Walker’s influence has had far-reaching effect at AKA.

“I use Herschel on me,” Mendez said. “Sometimes I need things fixed that are broken and Herschel helps me see things correctly. I bounce my ideas and thoughts off of him because I respect what he has to say. He’s been there and done it.”

Mendez said Walker’s media savvy has been particularly beneficial for the team, especially with the higher profile fighters who’ve been disgruntled or disenchanted with their dealings with the press in the past.

“I’ve noticed a difference in the guys, especially with the ones that get attention, because they watch how Herschel manages to handle all of the media properly,” Mendez said. “He grants every single interview asked of him. I think it’s been extremely helpful for both the young up-and-coming guys, as well as the guys already out there in the spotlight.”

Luke Rockhold, a 26-year-old middleweight prospect rising fast through Strikeforce’s ranks, has grown very close with the four-franchise NFL great. Walker refers to Rockhold as his “little brother.”

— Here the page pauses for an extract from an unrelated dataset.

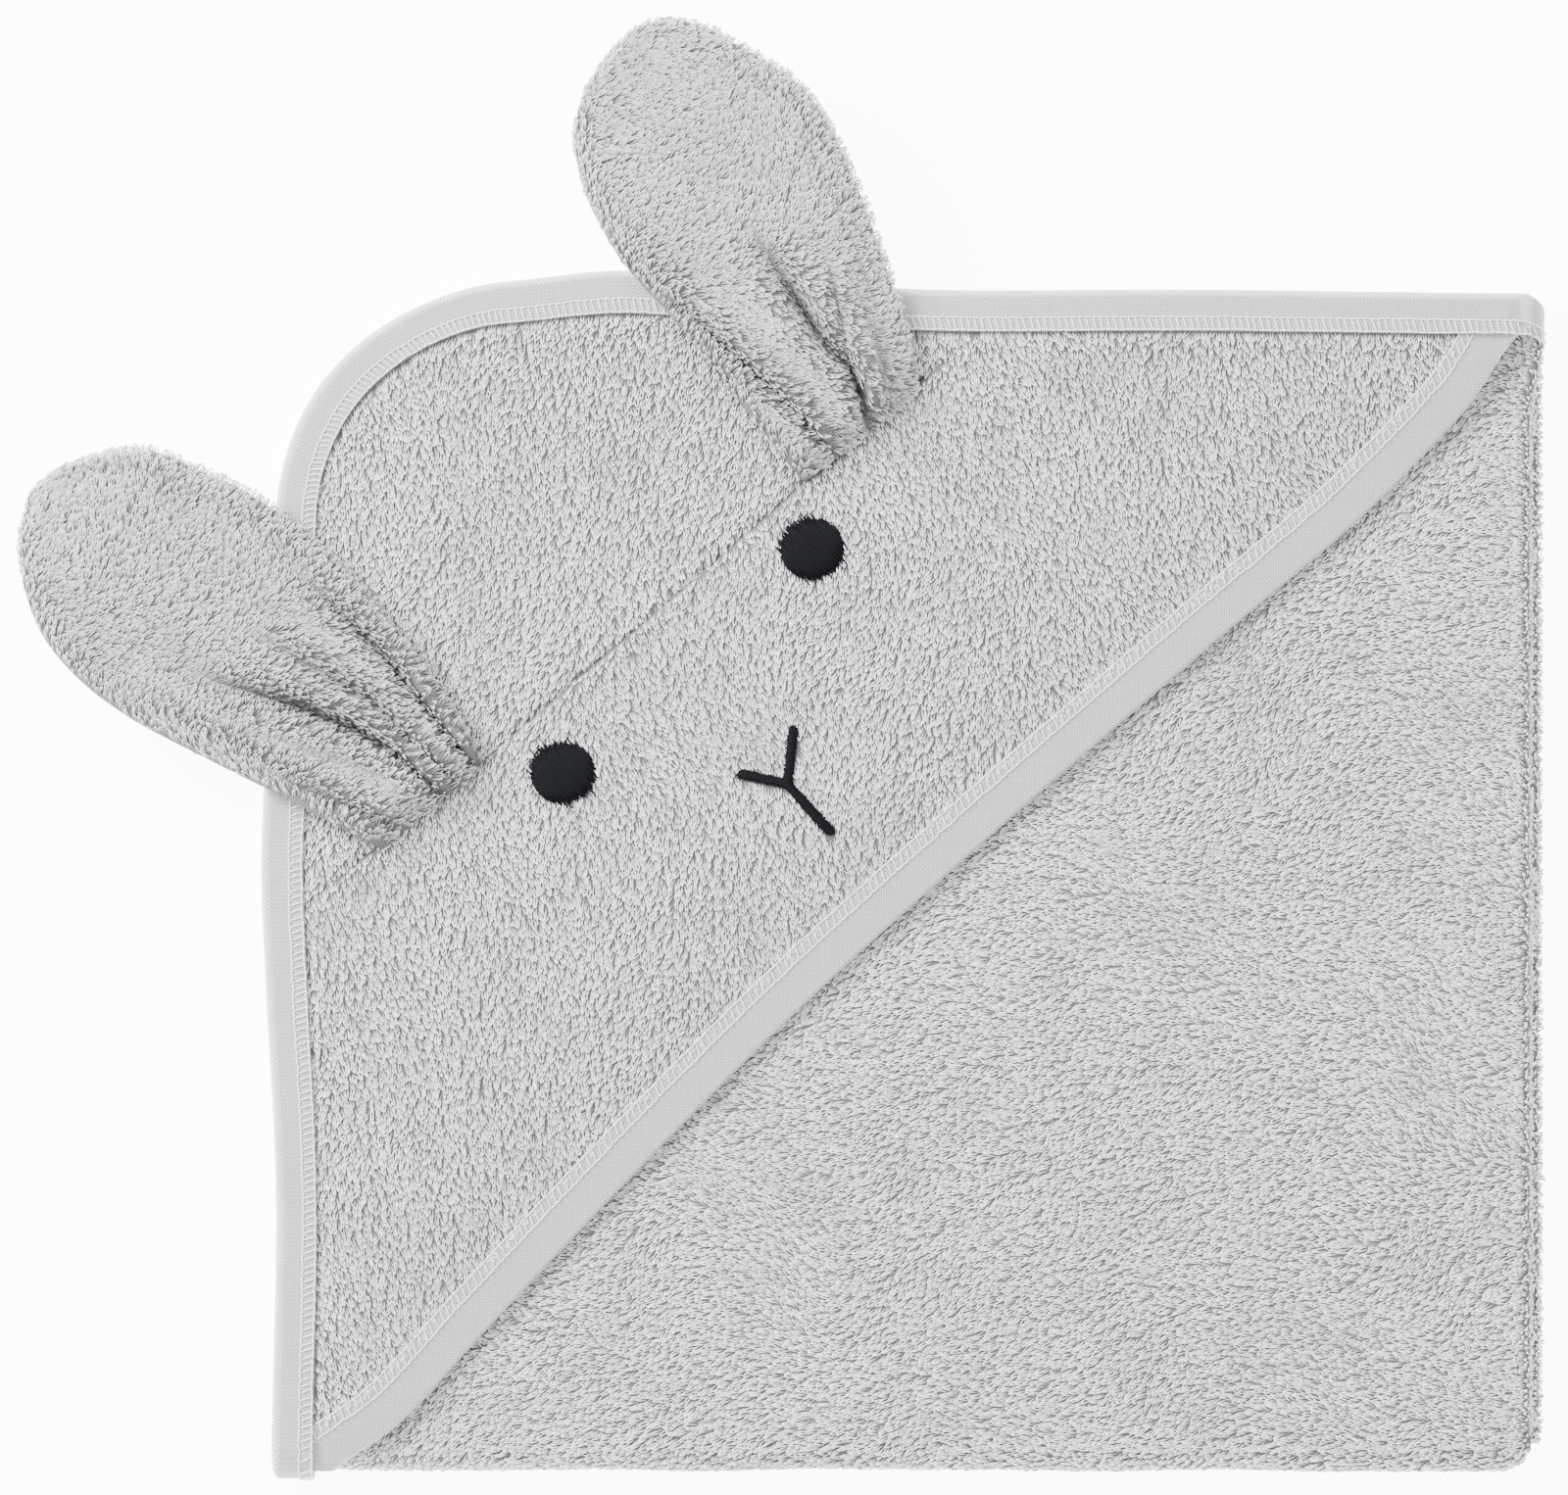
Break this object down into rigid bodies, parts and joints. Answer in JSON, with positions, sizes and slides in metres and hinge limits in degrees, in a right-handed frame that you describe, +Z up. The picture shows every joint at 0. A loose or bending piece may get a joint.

“For someone like Herschel to reach the pinnacle and have all the fame that he has, to stay as humble and as cool as he is, it’s pretty refreshing,” Rockhold said. “I’ve traveled with him on PR trips, and he’s always trying to help you with your bags. He’s so down to earth.”

Walker, who turns 49 in March, has no illusions regarding his career. He knows he will never become an MMA champion in the time he has left to compete in the sport. Instead, Walker -- who donated his first purse to charity and plans to dole out at least a portion of his second after Saturday -- said he’ll gauge his own success in improved performances and what positive influence he can bring to the fighters and the sport as it continues its march into mainstream awareness.

“I’m happy that I can be one of the catalysts to help MMA get recognition,” Walker said. “I don’t think this sport has gotten the recognition it deserves. If I can help so the guys can make a little more money, get insurance, I would love that.”